Rather than embedding a view inside a query when that view returns unnecessary elements, try to decompose the view components into the main query body.

Number of Other Users

Finally, concurrency is a factor that you must carefully take into account when designing your SQL code. Concurrency is usually a concern while writing to the database where block-access contention , locking , latching (which means locking of internal DBMS resources), and others are the more obvious problem areas; even read consistency can in some cases lead to some degree of contention. Any server, no matter how impressive its specification, will always have a finite capacity. The ideal plan for a query running on a machine with little to no concurrency is not necessarily the same as the ideal plan for the same query running on the same machine with a high level of concurrency.

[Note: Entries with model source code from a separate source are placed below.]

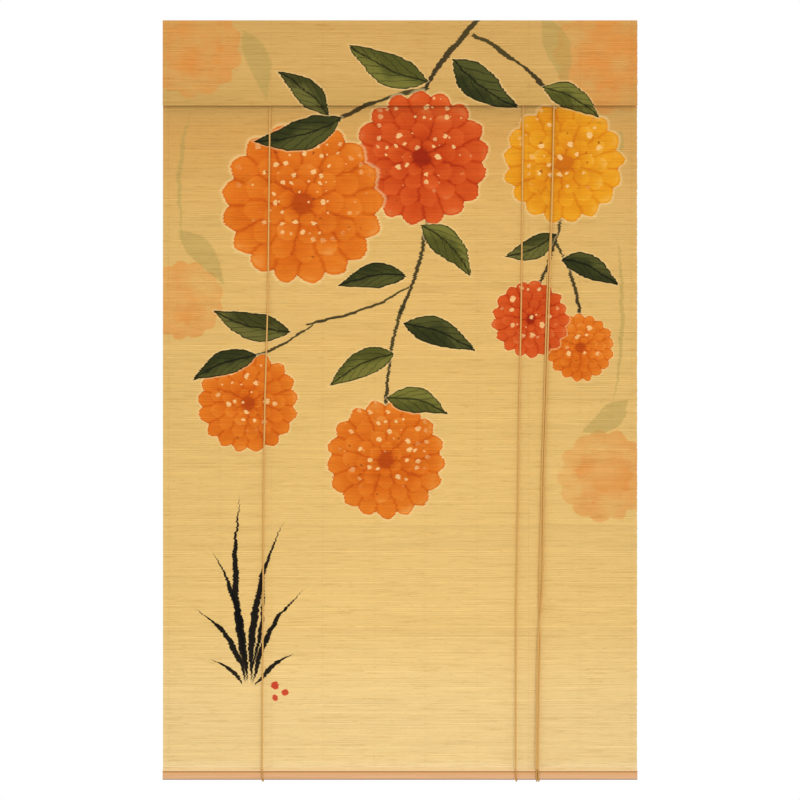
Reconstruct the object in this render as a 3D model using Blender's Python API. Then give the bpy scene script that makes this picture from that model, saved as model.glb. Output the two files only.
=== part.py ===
"""Bamboo blind: a hanging cloth of splints, a folded valance, a wooden foot batten and two cords.

Frame: metres, +Z up, the front faces -Y. The origin is on top of the valance's fold, in the
middle of the blind's width and in the plane of the hanging cloth.
"""
import math

import bmesh
import bpy
from mathutils import Vector

# Driving dimensions, in metres.
WIDTH = 1.000
DROP = 1.600
CLOTH = 0.0014
GAP = 0.0003

VALANCE_DROP = 0.180
VALANCE_PROUD = 0.0125
VALANCE_FLARE = 0.0010
VALANCE_TUCK = 0.030
VALANCE_BACK = 0.0054
FRONT_FOLD_RADIUS = 0.0060
BACK_FOLD_RADIUS = 0.0033
VALANCE_STATIONS = 8

PANEL_BELLY = 0.0030
PANEL_STATIONS = 24
PANEL_BELLY_END = 0.98
PANEL_LIFT = 0.004

BATTEN_HEIGHT = 0.0215
BATTEN_DEPTH = 0.0080
BATTEN_FOOT_RADIUS = 0.0036
BATTEN_TOP_RADIUS = 0.0010

CORD = 0.0032
CORD_BEND = 0.0064
HEAD_BEND = 0.0080
HEAD_SPACE = 0.0042
PULL_LEAN = 0.70
CORD_TURN = math.radians(24)
CORD_SHIFT = 0.0025
CORD_TUCK = 0.0045

KNOT_WIDTH = 0.0106
KNOT_DEPTH = 0.0070
KNOT_HEIGHT = 0.0120
KNOT_RISE = 0.0265
KNOT_FLATNESS = 1.25

# Where each cord runs, from the valance's lower edge to the batten: metres across and up.
LEFT_LIFT = [(-0.2740, -0.180), (-0.2765, -0.400), (-0.2785, -0.590), (-0.2845, -0.800),
             (-0.2868, -0.960), (-0.2885, -1.240), (-0.2905, -1.570)]
RIGHT_LIFT = [(0.2595, -0.180), (0.2575, -0.400), (0.2555, -0.590), (0.2510, -0.830),
              (0.2490, -1.000), (0.2450, -1.240), (0.2437, -1.570)]

# The pull's two strands: metres across, towards the back, and up. They lie one in front of the
# other under the valance, part half way down, cross once, and reach the batten side by side.
OUTER_PULL = [
    (0.3243, -0.0072, -0.180),
    (0.3190, -0.0085, -0.430),
    (0.3156, -0.0080, -0.540),
    (0.3110, -0.0073, -0.695),
    (0.3082, -0.0072, -0.800),
    (0.3032, -0.0074, -0.958),
    (0.3023, -0.0078, -1.040),
    (0.3018, -0.0084, -1.125),
    (0.3006, -0.0096, -1.180),
    (0.2986, -0.0110, -1.221),
    (0.2948, -0.0118, -1.257),
    (0.2914, -0.0112, -1.305),
    (0.2888, -0.0104, -1.400),
    (0.2876, -0.0106, -1.484),
    (0.2868, -0.0110, -1.570),
]
INNER_PULL = [
    (0.3243, -0.0031, -0.180),
    (0.3184, -0.0045, -0.430),
    (0.3114, -0.0058, -0.540),
    (0.3066, -0.0064, -0.695),
    (0.3038, -0.0068, -0.800),
    (0.2988, -0.0070, -0.958),
    (0.2974, -0.0073, -1.040),
    (0.2950, -0.0077, -1.125),
    (0.2938, -0.0077, -1.180),
    (0.2932, -0.0076, -1.221),
    (0.2936, -0.0076, -1.257),
    (0.2948, -0.0082, -1.305),
    (0.2930, -0.0096, -1.400),
    (0.2918, -0.0102, -1.484),
    (0.2910, -0.0110, -1.570),
]

# Places that follow from the sizes.
CORD_RADIUS = CORD / 2
CROWN = -CLOTH / 2
BATTEN_BACK = -CLOTH / 2 - GAP
BATTEN_FRONT = BATTEN_BACK - BATTEN_DEPTH
BATTEN_TOP = -DROP + BATTEN_HEIGHT
FRONT_LANE = -CLOTH / 2 - GAP - CORD_RADIUS
BACK_LANE = VALANCE_BACK / 2
BATTEN_LANE = BATTEN_FRONT - GAP - CORD_RADIUS
LEFT_HEAD = -CLOTH - GAP - CORD_RADIUS
RIGHT_HEAD = LEFT_HEAD - CORD - GAP


def clear_scene():
    """Start from an empty file."""
    for item in list(bpy.data.objects):
        bpy.data.objects.remove(item, do_unlink=True)


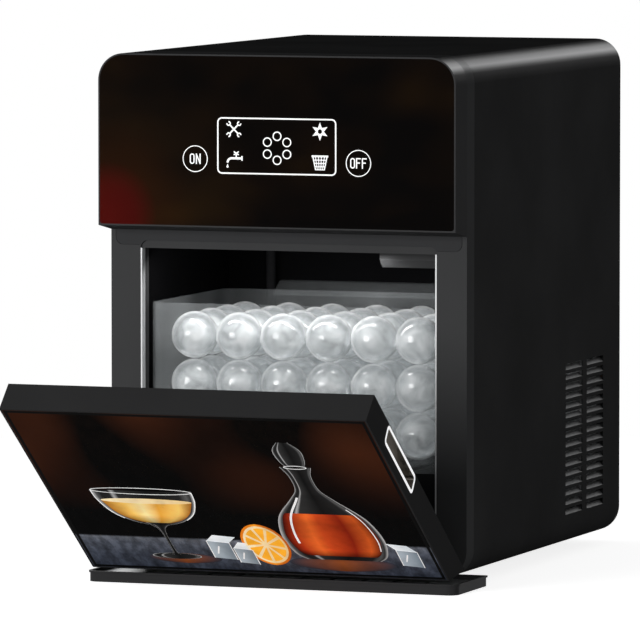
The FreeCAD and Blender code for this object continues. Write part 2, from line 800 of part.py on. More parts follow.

Sorts may no longer find the memory they need and may instead resort to writing to disk, thus creating a new source of contention. Some CPU-intensive operations—for example, the computation of complicated functions, repetitive scanning of index blocks, and so forth—may cause the computer to overload. I have seen cases in which more physical I/Os resulted in a significantly better time to perform a given task. In those cases, there was a high level of concurrency for CPU-intensive operations, and when some processes had to wait for I/Os, the overworked CPUs were relieved and could run other processes, thus ensuring a better overlap. We must often think in terms of global throughput of one particular business task, rather than in terms of individual user response-time.

Note

Chapter 9 examines concurrency in greater detail.



[*] The optimizer may also sometimes push criteria down into the view.